I primi dati sull’affluenza sono incoraggianti. La soglia psicologica del milione di votanti viene superata. I dirigenti tirano un sospiro di sollievo: comunque il Pd è riuscito a richiamare gli italiani alle urne. Chiusi i seggi, però, iniziano i problemi. Dopo neanche mezz’ora, cominciano a circolare i primi dati che danno Schlein in vantaggio nelle grandi città e l’ipotesi di un testa a testa. I sostenitori del candidato iniziano a capire che la vittoria di Bonaccini non è così sicura e serpeggia la tensione. Alle 21 arriva il sindaco di Firenze, Dario Nardella, e infrange definitivamente le speranze dei Bonaccini boys. “Sarà uno spoglio molto lungo” annuncia e, alla domanda dei cronisti: “Allora è un testa a testa?”, prima glissa poi, incalzato, ammette: “E’ una sfida aperta”.

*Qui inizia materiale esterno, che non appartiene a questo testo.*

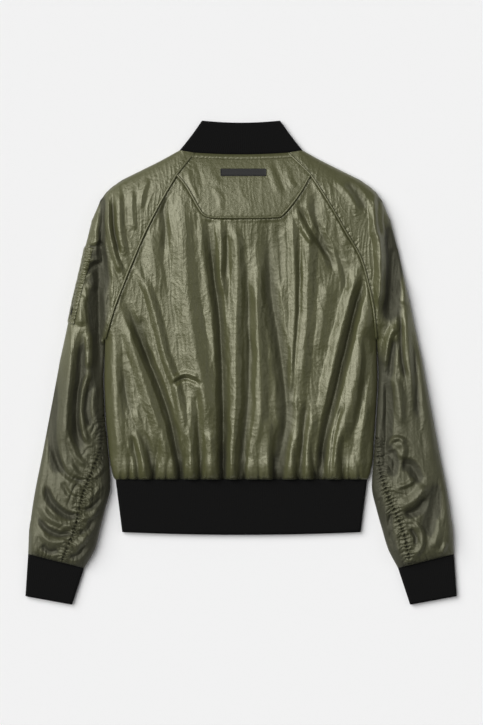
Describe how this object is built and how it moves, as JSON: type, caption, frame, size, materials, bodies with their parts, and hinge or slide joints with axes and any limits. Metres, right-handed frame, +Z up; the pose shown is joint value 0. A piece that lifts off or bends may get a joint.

E da quel momento tutto precipita. Sui visi dei bonacciniani, ora, si legge sconforto e smarrimento. Minuto dopo minuto, Schlein è sempre più avanti e i dirigenti hanno sempre meno voglia di parlare. Alle 22 e 30 il morale è precipitato, si sparge la voce che Bonaccini sta per arrivare e inizia l’attesa. Quando sale sul palco, intorno alle 23 e 20, tutti si alzano in piedi e scoppia un lungo applauso. Il presidente, in jeans, giacca, dolcevita e mocassini, si aggiusta gli occhiali a goccia e sorride, ma è dura. Si mette subito a disposizione della nuova segretaria, a cui fa i complimenti, e ammette: “E’ stata più capace di me di dare un senso di rinnovamento al Pd”. Ricorda, poi, che lui le ha teso da subito la mano: un messaggio inequivocabile per Schlein. Quando finisce e va via, la sala si svuota rapidamente. I sostenitori di Bonaccini sono frastornati. “Vado a casa, per stasera ne ho avuto abbastanza” è la frase che si sente più di frequente. Un gruppetto si rifugia nel bar del circolo “per bere qualcosa di alcolico che ci vuole”. I dirigenti dem sono spariti o non vogliono parlare. Ci mette la faccia l’assessore regionale Donini: “E’ un risultato che speravamo fosse di segno opposto, ma questo testa a testa impone una comune assunzione di responsabilità e quindi un’unità di intenti per tenere insieme una comunità politica che vuole rigenerarsi”.